Implement a system to review and monitor where you are based on evidence. The purpose isn’t to add more work and make life harder. It’s important to deal with reality and to understand the work that needs to be accomplished, with clarity. To work S.M.A.R.T.E.R, not harder.
Step #7: “R” – Recognition
As business owners, and professionals, we are so focused on work that it’s easy to forget why we do it. We concentrate so hard on taking care of business that we have a habit of forgetting to look after ourselves in the process. Everybody has one story about doing something great, exceeding expectations, or going above and beyond, getting not so much as a thank you, a job well done, or any acknowledgement whatsoever.
That is why the final step, one often neglected yet equally as important as any other step, is Recognition. If we do not recognise, and reward ourselves for the commitment and effort, what’s the point!

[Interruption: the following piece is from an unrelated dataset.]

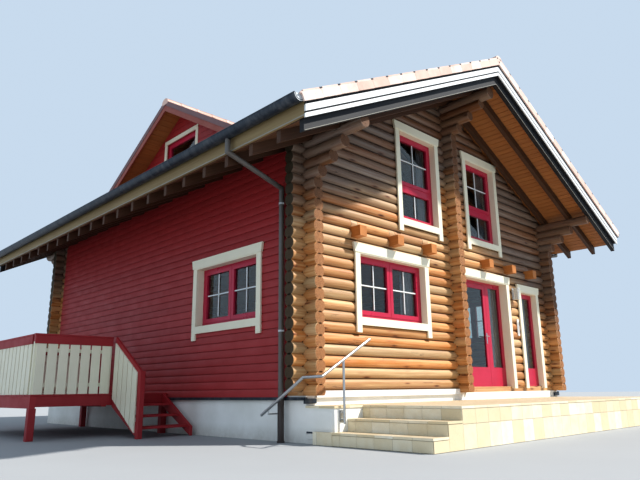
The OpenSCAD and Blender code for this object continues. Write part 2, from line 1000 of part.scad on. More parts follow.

Many professionals have said things like, “I can’t afford to right now.”, or “when I make X more, then I will.”. The truth is, you can’t afford NOT to. Recognition and rewards aren’t the same thing as treat yourself to the most expensive restaurant in town or buy a new car. It means to show some recognition. For example, a consult once said, when they closed their biggest contract, or exceeded their monthly target, they would go get their shoes shined to remind them it’s important to “polish” themselves up every now and then. One lady who owned a retail store would treat herself to a nice cut and color at her favorite salon when she beat her monthly sales target. Recognize and reward yourself for setting your mind to and achieving goals. If you’re like most people, you are the first to beat yourself up when you do something silly or make a mistake. Be the first to acknowledge yourself for your accomplishments too!